In the posthumously published excerpt from The Pale King entitled “Backbone” by David Foster Wallace, the reader follows a young boy with a goal: to be able to kiss every inch of his own body. The story is captivating in its subject, but ultimately suffers from a lack of direction.
After the boy severely injures his spine, he receives instruction on incremental stretching from the chiropractor who helps him. There is no reason for why the boy desires to kiss every inch of his body, but there doesn’t need to be. Do children, let alone adults, always know what motivates? The story marks the years as the boy makes progress, and not only does he change physically, but changes mentally and emotionally as well. Words to describe him are: calm, unusually poised, self-containing, and dutiful. The meditative concentration required to spend hours a day stretching have allowed him to develop a calmness of spirit and mind. The boy’s calmness is at odds with his father’s frenetic career and relationships with women.
One way to look at “Backbone” is to divide up the sections.
- The boy’s obsession with being able to kiss himself.
- Seemingly nonfiction accounts of contortionists and sufferers of stigmata.
- The father’s own youthful obsession with betterment/success, and his cowardice toward women.
On the surface, the boy’s story is independent of the father’s, except when the father draws comparisons from the boy to himself. Is the story about the boy? The father? Or, is it about both of them? What do the bits of nonfiction add?

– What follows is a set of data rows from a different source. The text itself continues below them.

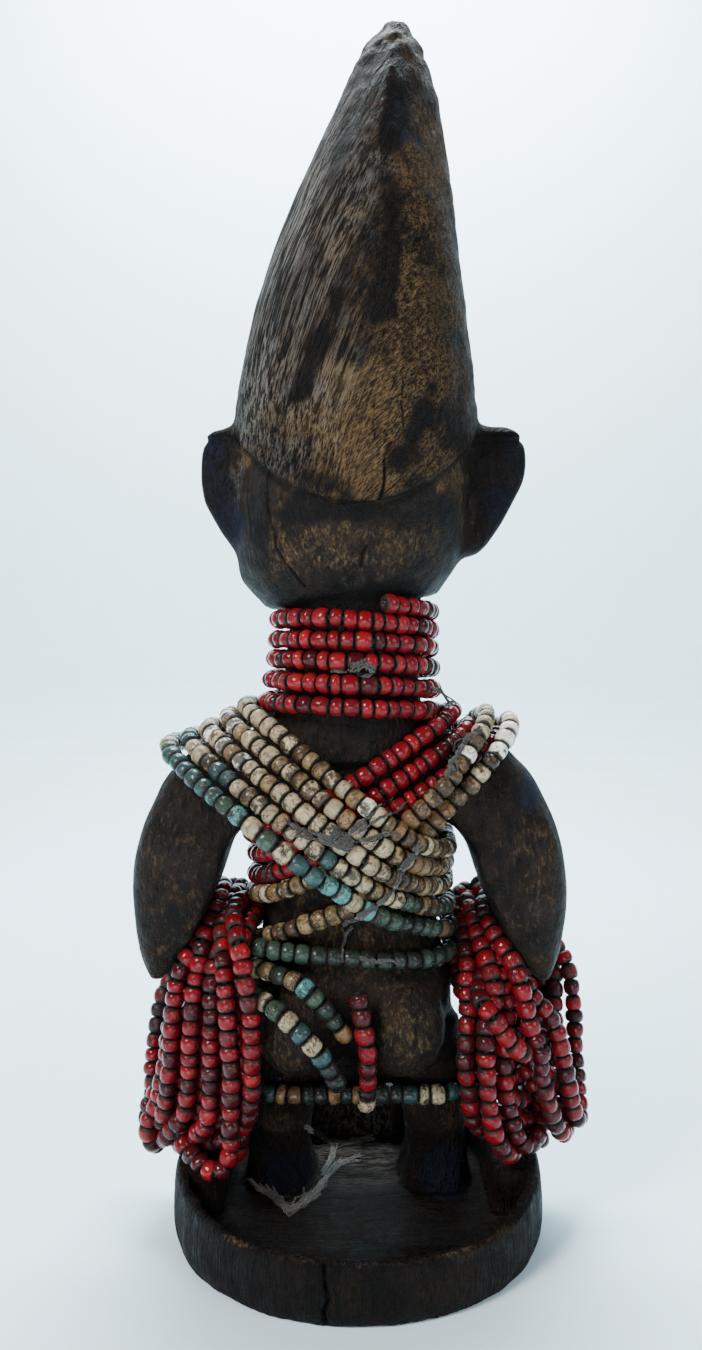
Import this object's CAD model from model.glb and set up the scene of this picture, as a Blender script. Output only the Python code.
import math
from collections import namedtuple

import bmesh
import bpy
import numpy as np
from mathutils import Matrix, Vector
from mathutils.bvhtree import BVHTree
from mathutils.kdtree import KDTree


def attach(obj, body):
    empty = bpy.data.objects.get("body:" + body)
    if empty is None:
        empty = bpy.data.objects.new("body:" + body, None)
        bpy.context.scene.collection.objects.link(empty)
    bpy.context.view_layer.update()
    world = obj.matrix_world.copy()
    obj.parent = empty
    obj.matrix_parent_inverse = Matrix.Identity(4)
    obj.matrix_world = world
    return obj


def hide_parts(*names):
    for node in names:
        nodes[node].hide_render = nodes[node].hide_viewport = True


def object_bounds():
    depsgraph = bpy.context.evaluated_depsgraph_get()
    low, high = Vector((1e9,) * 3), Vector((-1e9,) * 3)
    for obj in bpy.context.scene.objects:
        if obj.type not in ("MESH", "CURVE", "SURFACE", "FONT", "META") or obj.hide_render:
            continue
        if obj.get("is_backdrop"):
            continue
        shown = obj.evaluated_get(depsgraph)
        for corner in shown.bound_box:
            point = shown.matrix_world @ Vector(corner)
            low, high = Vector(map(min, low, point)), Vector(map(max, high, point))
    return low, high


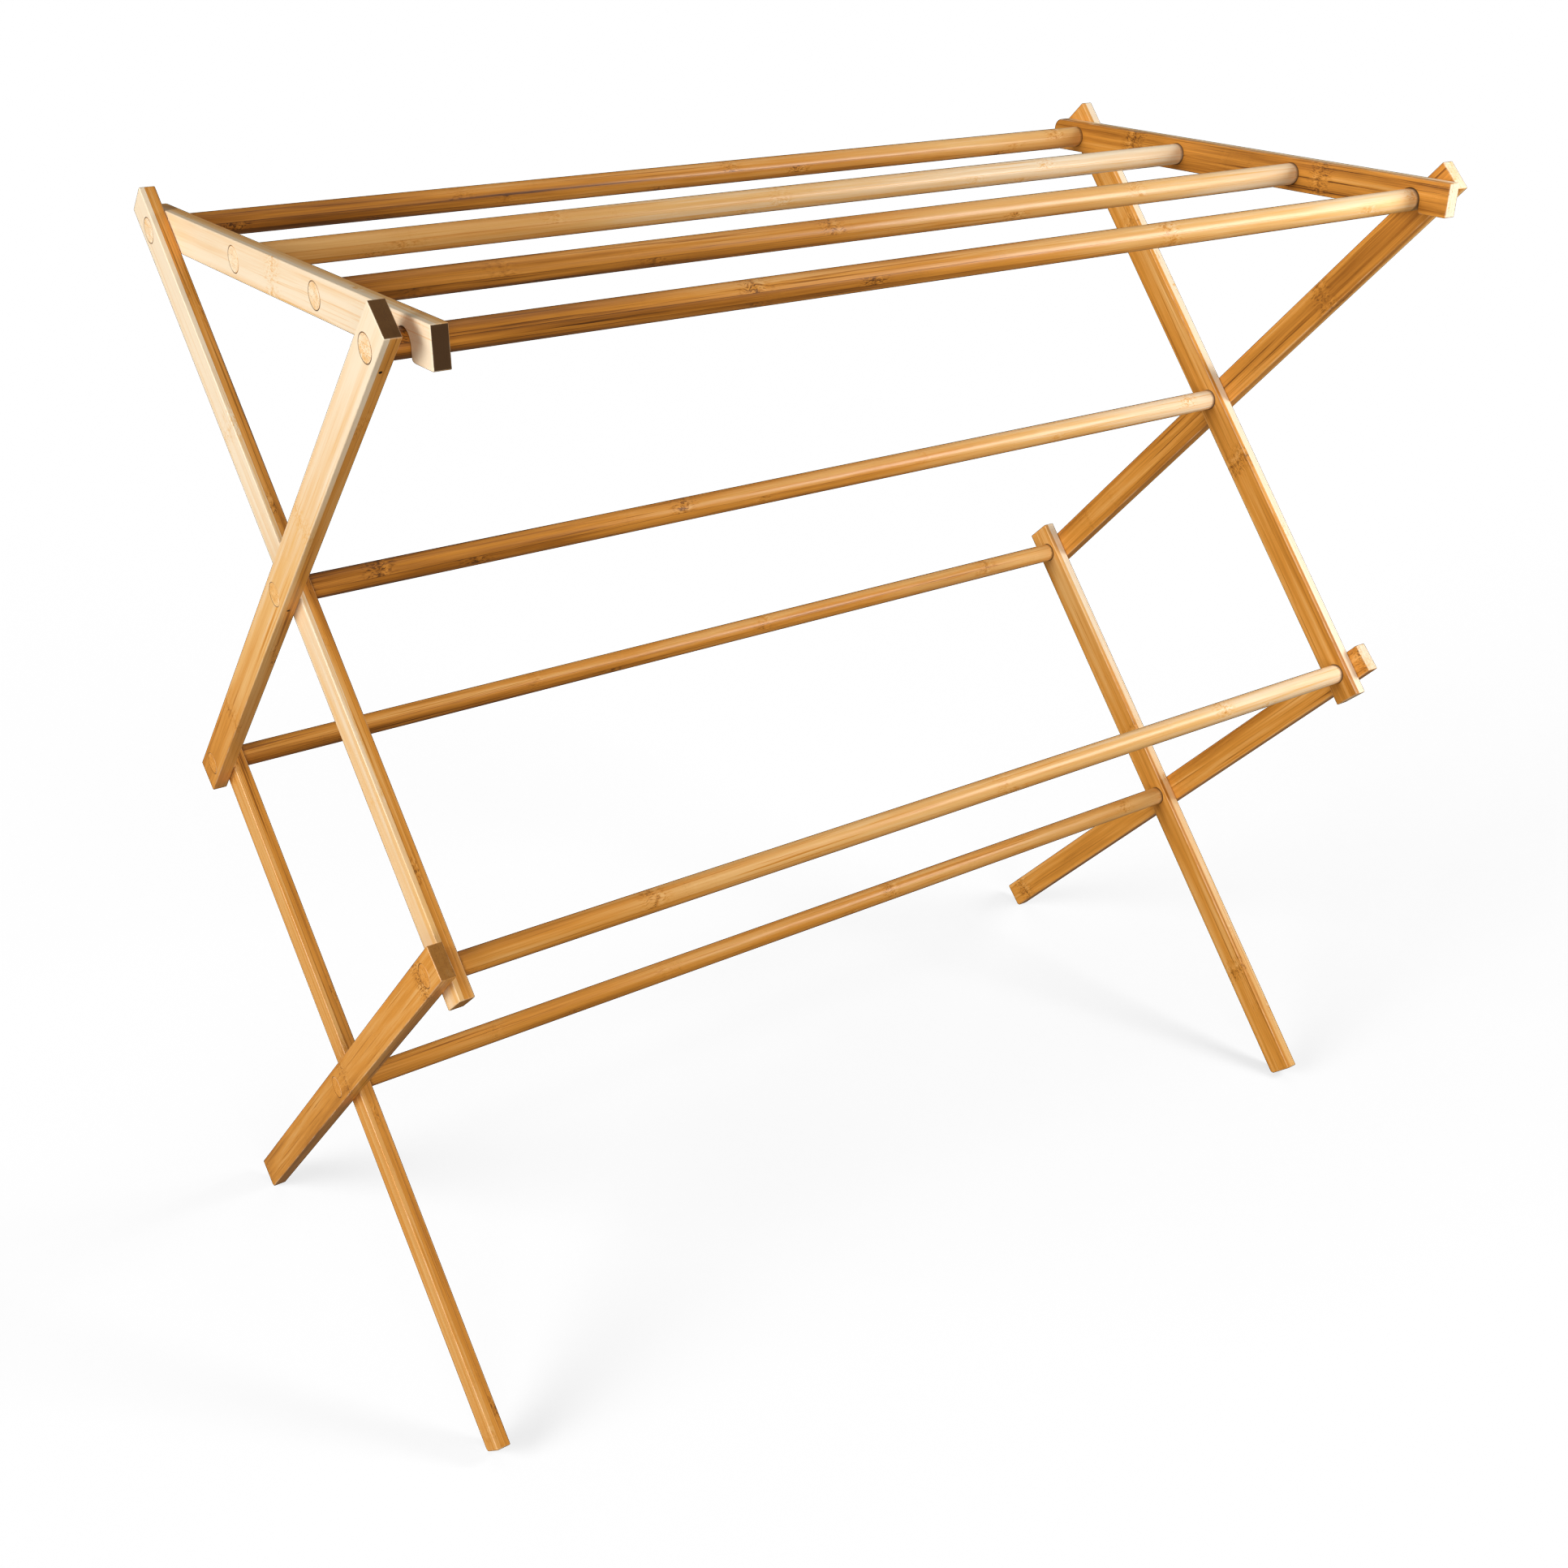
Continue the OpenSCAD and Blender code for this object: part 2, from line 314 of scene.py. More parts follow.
def block(name, low, high):
    """A box between two corners."""
    start_clean()
    bpy.ops.mesh.primitive_cube_add(size=1, location=(low + high) / 2)
    piece = bpy.context.object
    piece.name = piece.data.name = name
    piece.scale = high - low
    settle(piece)
    return piece


def round_bar(name, centre, radius, length, axis, sides=ROUND_SIDES):
    """A closed cylinder along the given axis, X or Y."""
    turn = {"X": (0, math.pi / 2, 0), "Y": (math.pi / 2, 0, 0)}[axis]
    start_clean()
    bpy.ops.mesh.primitive_cylinder_add(
        vertices=sides, radius=radius, depth=length, location=centre, rotation=turn)
    piece = bpy.context.object
    piece.name = piece.data.name = name
    settle(piece)
    return piece


def pick_edges(piece, wanted):
    """Opens a piece for editing with only the edges selected whose two ends pass the test."""
    only(piece)
    bpy.ops.object.mode_set(mode="EDIT")
    bpy.ops.mesh.select_mode(type="EDGE")
    bpy.ops.mesh.select_all(action="DESELECT")
    bpy.ops.object.mode_set(mode="OBJECT")
    points = piece.data.vertices
    count = 0
    for edge in piece.data.edges:
        a, b = (points[i].co for i in edge.vertices)
        edge.select = bool(wanted(a, b))
        count += edge.select
    if not count:
        raise RuntimeError(f"no edge of {piece.name} was picked")
    bpy.ops.object.mode_set(mode="EDIT")


def round_edges(piece, wanted, radius, steps):
    """Rounds the edges that pass the test."""
    pick_edges(piece, wanted)
    bpy.ops.mesh.bevel(offset=radius, segments=steps, affect="EDGES", clamp_overlap=True)
    bpy.ops.object.mode_set(mode="OBJECT")


def cut(piece, tool):
    """Cuts one closed shape out of a piece and throws the shape away."""
    only(piece)
    modifier = piece.modifiers.new("cut", "BOOLEAN")
    modifier.operation = "DIFFERENCE"
    modifier.solver = "EXACT"
    modifier.object = tool
    bpy.ops.object.modifier_apply(modifier=modifier.name)
    only(tool)
    bpy.ops.object.delete()


def drill(piece, centre, radius, rim, low, high):
    """A hole through a bar along X, with an eased rim on both faces."""
    length = 2 * (high.x - low.x)
    at = Vector(((low.x + high.x) / 2, centre.y, centre.z))
    cut(piece, round_bar("drill", at, radius, length, "X"))

    def on_rim(a, b):
        for point in (a, b):
            if min(abs(point.x - low.x), abs(point.x - high.x)) > SNAP:
                return False
            off = math.hypot(point.y - at.y, point.z - at.z)
            if abs(off - radius) > SNAP:
                return False
        return abs(a.x - b.x) < SNAP

    round_edges(piece, on_rim, rim, RIM_STEPS)


def all_edges(a, b):
    """Picks every edge."""
    return True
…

The nonfiction bits are interesting, provide some context/history perhaps, but seem like they could have been edited out. This is a physical story. The boy wants to be wholly accessible to himself. The father wants women to access himself. Perhaps, the passages about stigmata and contortionists illustrate how others are able to access these people through their abilities.
Earlier, I mentioned the story lacked direction. The moment when I started to think that was when details began to emerge in a way that lacked subtlety. The boy’s mother, who is completely absent from the story, is briefly mentioned as the cause for the father to seek extramarital affairs. The father is described with phrases like, “this is when the torture started,” a echo to his son’s torturous stretching. Moreover, words like “almost contort himself,” “lack of backbone,” and “contorted suffocation” in three adjoining paragraphs make the comparison so overt as to be disappointingly obvious.
Then, the story meanders back toward the boy and how he will overcome the inability to kiss the back of his neck, etc. “He would find a way to access all of himself. He possessed nothing that anyone could ever call doubt, inside.” The boy will overcome. He will achieve success, but that success may not be recognizable to anyone outside the boy, especially his father.